We know they are out there. Not the experts, necessarily, or the winemakers, but anyone who thinks wine is only for the initiated; those who sternly look down their hand-blown crystal stems at others mixing up their Syrahs and Cabernets; people whose only joy in wine is buying the most expensive bottle and showing it off; those who easily forget that wine is intrinsically about pleasure, sharing, and life.
The purpose of wine is to enjoy it, to quench your thirst, to inspire joie de vivre. As soon as that ceases, so should your drinking. For some this occurs at four in the morning with their heads over a porcelain bowl, for others it is when they start buying wine simply to impress.
But of course, like most things, the more you know the more enjoyable it becomes. Unless of course your sole aim is to get shit-faced; if that’s the case, then by all means carry on. You are not alone.
For me, drinking wine is like reading. We start with the simple and, if we like it, progress to more and more complex books, poems, manuals, textbooks etc.
When I first read Spot the Dog, I can remember the joy in understanding the words and finding out where the hell that bloody Spot was. How much pleasure would I receive from the book now? Little, but that original joy is what I look for every time I open a book. It’s harder to achieve now. Joyce’s Ulysses was and is a massive pain in the arse, but when I grasp a single chapter properly, the joy of recognizing the Irishman’s genius is just like finding Spot. Wine, I think, is similar.

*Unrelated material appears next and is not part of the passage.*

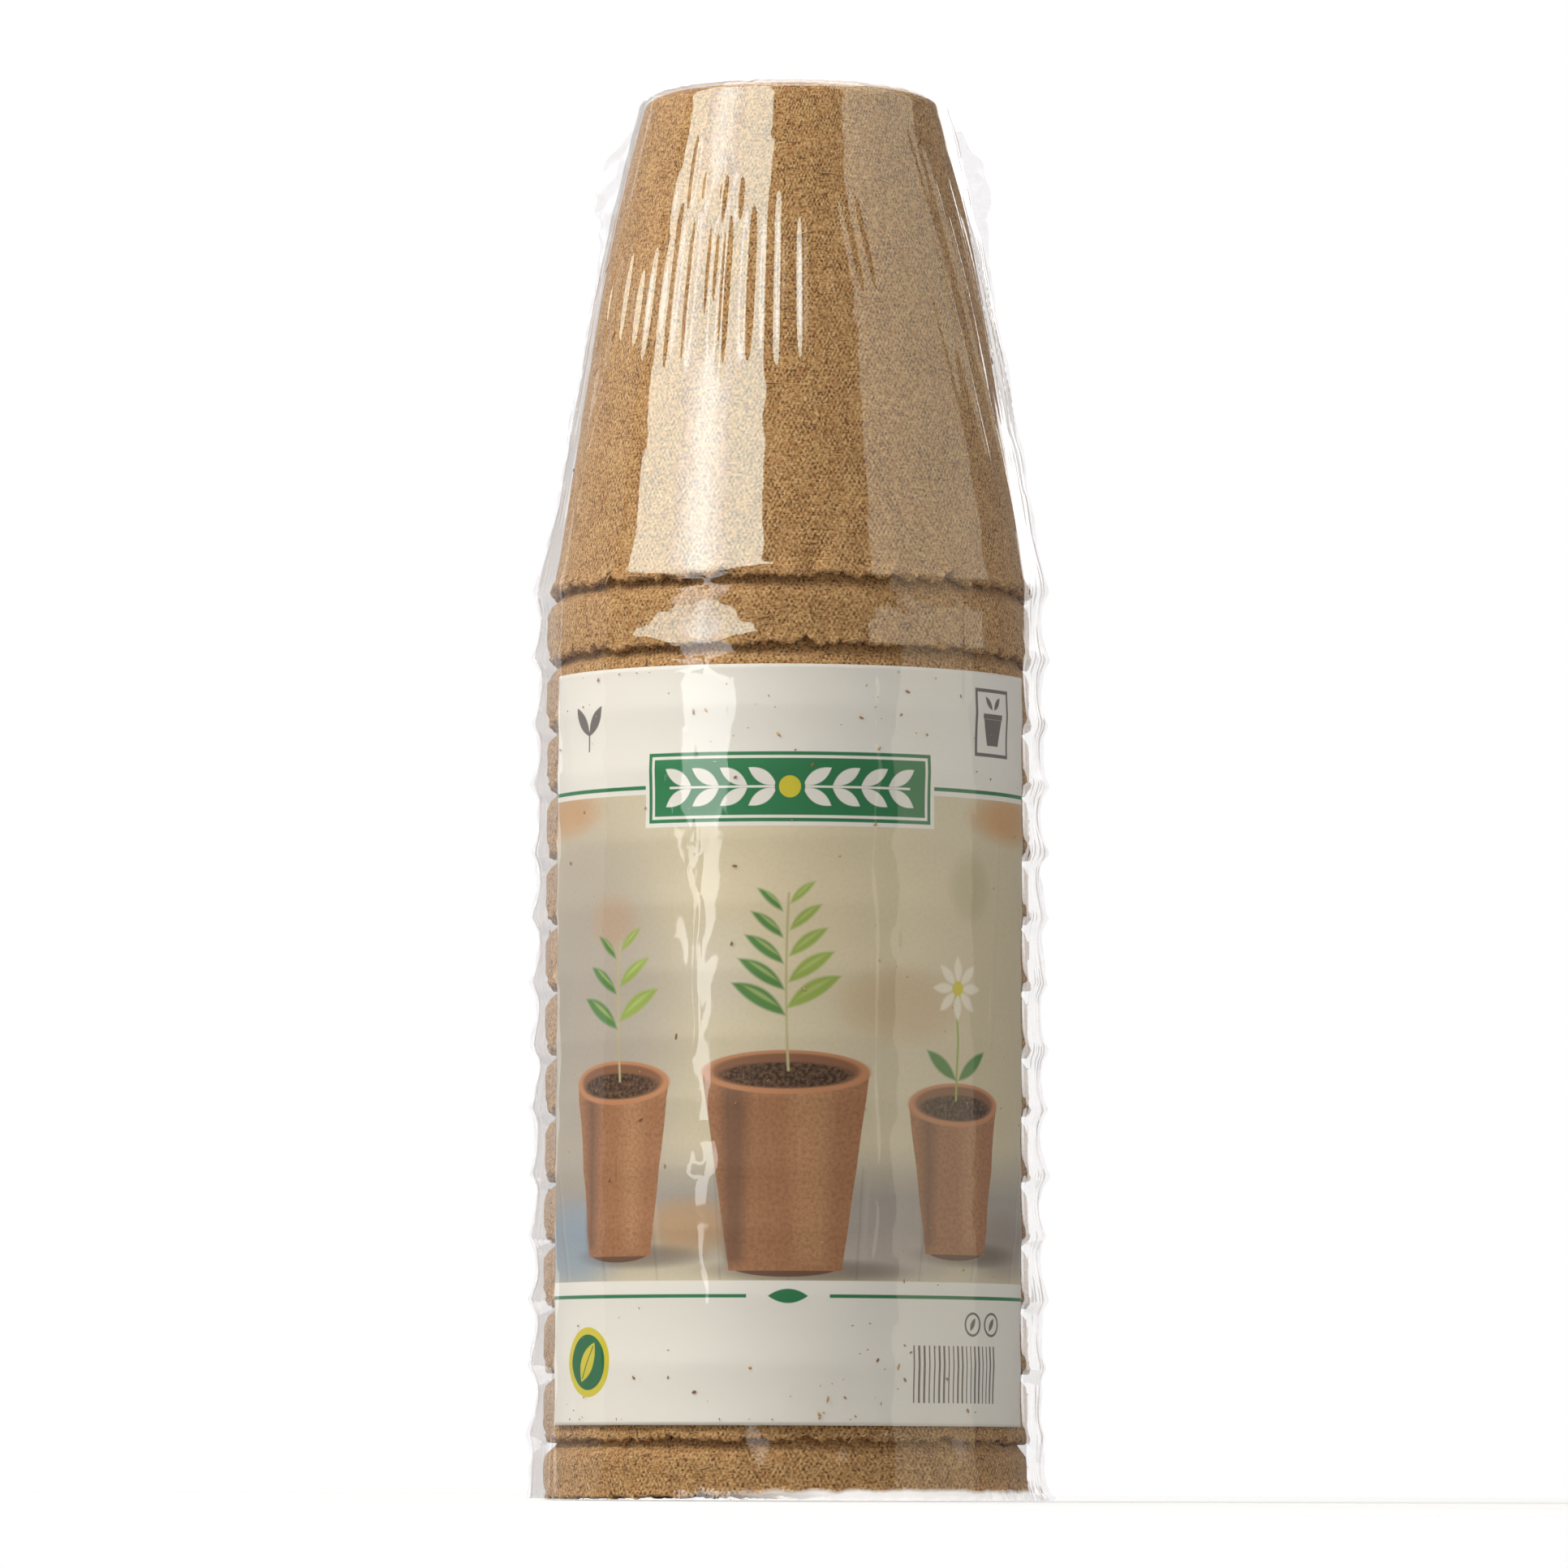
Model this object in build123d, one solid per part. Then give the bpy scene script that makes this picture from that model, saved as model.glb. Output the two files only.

It’s that progressive and escalating joy of vinous exploration. Seeing how your palate changes, how it doesn’t. It’s of little importance which wines you like, but the fun comes from finding out why you like it.
These articles, I hope, are going to help you work that out. We’ll cover that swirling and gargling wine is not just for snobs, how to best pick wines in the supermarket, and reclaim some terms reserved for wine geeks like ‘terroir’, ‘natural wine’, and ‘wine of origin’ to show how they are really practical and can make your wine drinking experience better. We will try to share tasting notes, and to think about wine a little differently, but most of all I want to celebrate the drinking of this wonderful, magical beverage. Wine is awesome, and you are awesome for drinking it.